━━━ Supplied data ━━━

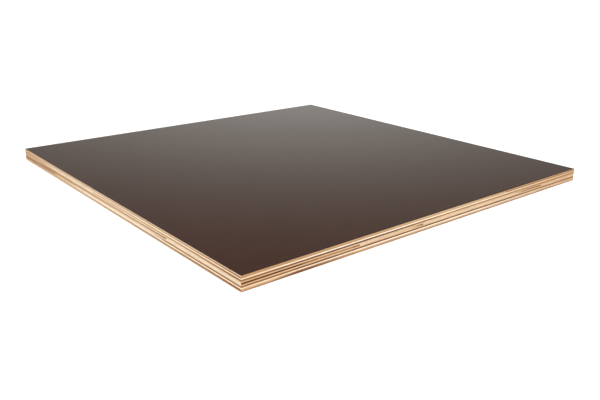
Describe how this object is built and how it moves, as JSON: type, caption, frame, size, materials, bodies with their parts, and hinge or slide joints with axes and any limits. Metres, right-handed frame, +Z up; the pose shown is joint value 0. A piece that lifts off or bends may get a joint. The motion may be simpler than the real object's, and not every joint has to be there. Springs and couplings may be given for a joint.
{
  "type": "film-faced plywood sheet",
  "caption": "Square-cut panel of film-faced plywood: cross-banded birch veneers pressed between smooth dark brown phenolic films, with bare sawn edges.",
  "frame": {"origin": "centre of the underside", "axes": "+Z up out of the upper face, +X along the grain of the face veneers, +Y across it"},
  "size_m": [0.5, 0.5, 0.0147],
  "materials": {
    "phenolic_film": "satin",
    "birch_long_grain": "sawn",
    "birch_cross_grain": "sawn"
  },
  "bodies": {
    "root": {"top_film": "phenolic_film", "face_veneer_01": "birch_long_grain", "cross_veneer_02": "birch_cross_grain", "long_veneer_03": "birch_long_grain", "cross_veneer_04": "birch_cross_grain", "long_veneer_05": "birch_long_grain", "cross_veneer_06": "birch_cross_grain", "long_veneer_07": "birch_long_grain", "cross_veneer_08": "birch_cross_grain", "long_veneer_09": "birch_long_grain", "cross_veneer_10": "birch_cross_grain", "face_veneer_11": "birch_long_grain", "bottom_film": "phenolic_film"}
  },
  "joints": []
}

━━━

The lines above should be duplicated exactly.

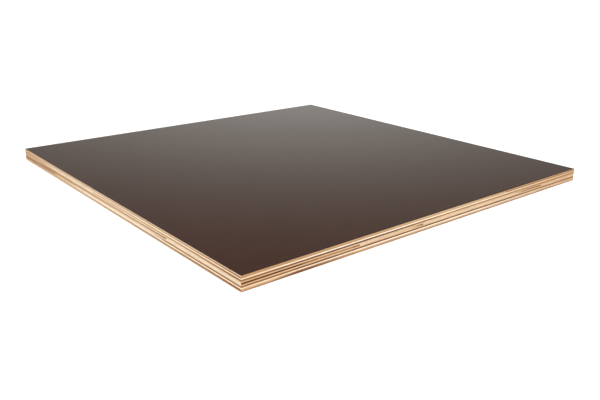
Describe how this object is built and how it moves, as JSON: type, caption, frame, size, materials, bodies with their parts, and hinge or slide joints with axes and any limits. Metres, right-handed frame, +Z up; the pose shown is joint value 0. A piece that lifts off or bends may get a joint. The motion may be simpler than the real object's, and not every joint has to be there. Springs and couplings may be given for a joint.
{
  "type": "film-faced plywood sheet",
  "caption": "Square-cut panel of film-faced plywood: cross-banded birch veneers pressed between smooth dark brown phenolic films, with bare sawn edges.",
  "frame": {"origin": "centre of the underside", "axes": "+Z up out of the upper face, +X along the grain of the face veneers, +Y across it"},
  "size_m": [0.5, 0.5, 0.0147],
  "materials": {
    "phenolic_film": "satin",
    "birch_long_grain": "sawn",
    "birch_cross_grain": "sawn"
  },
  "bodies": {
    "root": {"top_film": "phenolic_film", "face_veneer_01": "birch_long_grain", "cross_veneer_02": "birch_cross_grain", "long_veneer_03": "birch_long_grain", "cross_veneer_04": "birch_cross_grain", "long_veneer_05": "birch_long_grain", "cross_veneer_06": "birch_cross_grain", "long_veneer_07": "birch_long_grain", "cross_veneer_08": "birch_cross_grain", "long_veneer_09": "birch_long_grain", "cross_veneer_10": "birch_cross_grain", "face_veneer_11": "birch_long_grain", "bottom_film": "phenolic_film"}
  },
  "joints": []
}